Given data |
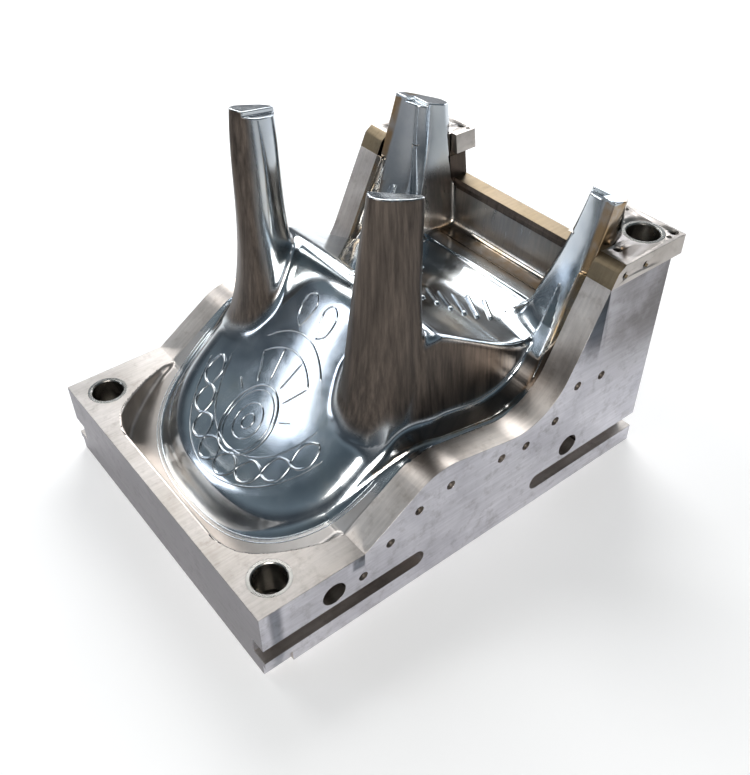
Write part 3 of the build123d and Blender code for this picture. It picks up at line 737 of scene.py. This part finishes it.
def ribbon(path, width, rise, closed=False, cap=0.0):
    """Vertices and quads of a rounded ridge along a path in plan, narrowing over its caps."""
    path = np.asarray(path, float)
    place = np.stack([path[:, 0], path[:, 1], drop(path[:, 0], path[:, 1])], axis=1)
    _, slope = field_slope(place)
    up = slope / np.linalg.norm(slope, axis=1, keepdims=True)
    ahead = np.roll(place, -1, 0) - np.roll(place, 1, 0)
    if not closed:
        ahead[0], ahead[-1] = place[1] - place[0], place[-1] - place[-2]
    ahead /= np.linalg.norm(ahead, axis=1, keepdims=True)
    side = np.cross(up, ahead)
    size = np.ones(len(path))
    if cap and not closed:
        gone = np.concatenate([[0], np.cumsum(np.linalg.norm(np.diff(place, axis=0), axis=1))])
        edge = np.minimum(gone, gone[-1] - gone)
        size = np.sqrt(np.clip(1 - (1 - np.clip(edge / cap, 0, 1)) ** 2, 0.03, 1))
    rows = [place + side * (width * a * size)[:, None] + up * (rise * b * np.sqrt(size))[:, None]
            for a, b in PROFILE]
    vertices = np.stack(rows, axis=1).reshape(-1, 3)
    count, wide = len(path), len(PROFILE)
    quads = []
    for i in range(count if closed else count - 1):
        j = (i + 1) % count
        quads += [(i * wide + k, i * wide + k + 1, j * wide + k + 1, j * wide + k)
                  for k in range(wide - 1)]
    return vertices, quads


def ribbon_piece(name, ribbons):
    """One object from several ribbons."""
    vertices, quads = [], []
    for more, faces in ribbons:
        start = sum(len(v) for v in vertices)
        vertices.append(more)
        quads += [tuple(start + i for i in face) for face in faces]
    piece = piece_from(name, np.concatenate(vertices), quads)
    print(name, len(quads), "quads")
    return piece


print("a ribbon has", len(PROFILE), "points across")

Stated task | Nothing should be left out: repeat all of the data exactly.

Solution to this exercise |
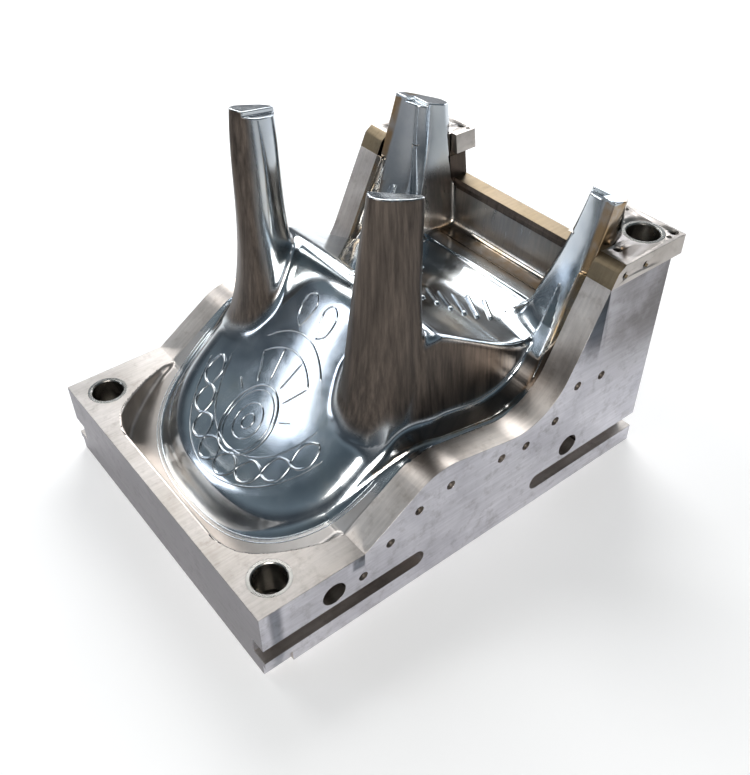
Write part 3 of the build123d and Blender code for this picture. It picks up at line 737 of scene.py. This part finishes it.
def ribbon(path, width, rise, closed=False, cap=0.0):
    """Vertices and quads of a rounded ridge along a path in plan, narrowing over its caps."""
    path = np.asarray(path, float)
    place = np.stack([path[:, 0], path[:, 1], drop(path[:, 0], path[:, 1])], axis=1)
    _, slope = field_slope(place)
    up = slope / np.linalg.norm(slope, axis=1, keepdims=True)
    ahead = np.roll(place, -1, 0) - np.roll(place, 1, 0)
    if not closed:
        ahead[0], ahead[-1] = place[1] - place[0], place[-1] - place[-2]
    ahead /= np.linalg.norm(ahead, axis=1, keepdims=True)
    side = np.cross(up, ahead)
    size = np.ones(len(path))
    if cap and not closed:
        gone = np.concatenate([[0], np.cumsum(np.linalg.norm(np.diff(place, axis=0), axis=1))])
        edge = np.minimum(gone, gone[-1] - gone)
        size = np.sqrt(np.clip(1 - (1 - np.clip(edge / cap, 0, 1)) ** 2, 0.03, 1))
    rows = [place + side * (width * a * size)[:, None] + up * (rise * b * np.sqrt(size))[:, None]
            for a, b in PROFILE]
    vertices = np.stack(rows, axis=1).reshape(-1, 3)
    count, wide = len(path), len(PROFILE)
    quads = []
    for i in range(count if closed else count - 1):
        j = (i + 1) % count
        quads += [(i * wide + k, i * wide + k + 1, j * wide + k + 1, j * wide + k)
                  for k in range(wide - 1)]
    return vertices, quads


def ribbon_piece(name, ribbons):
    """One object from several ribbons."""
    vertices, quads = [], []
    for more, faces in ribbons:
        start = sum(len(v) for v in vertices)
        vertices.append(more)
        quads += [tuple(start + i for i in face) for face in faces]
    piece = piece_from(name, np.concatenate(vertices), quads)
    print(name, len(quads), "quads")
    return piece


print("a ribbon has", len(PROFILE), "points across")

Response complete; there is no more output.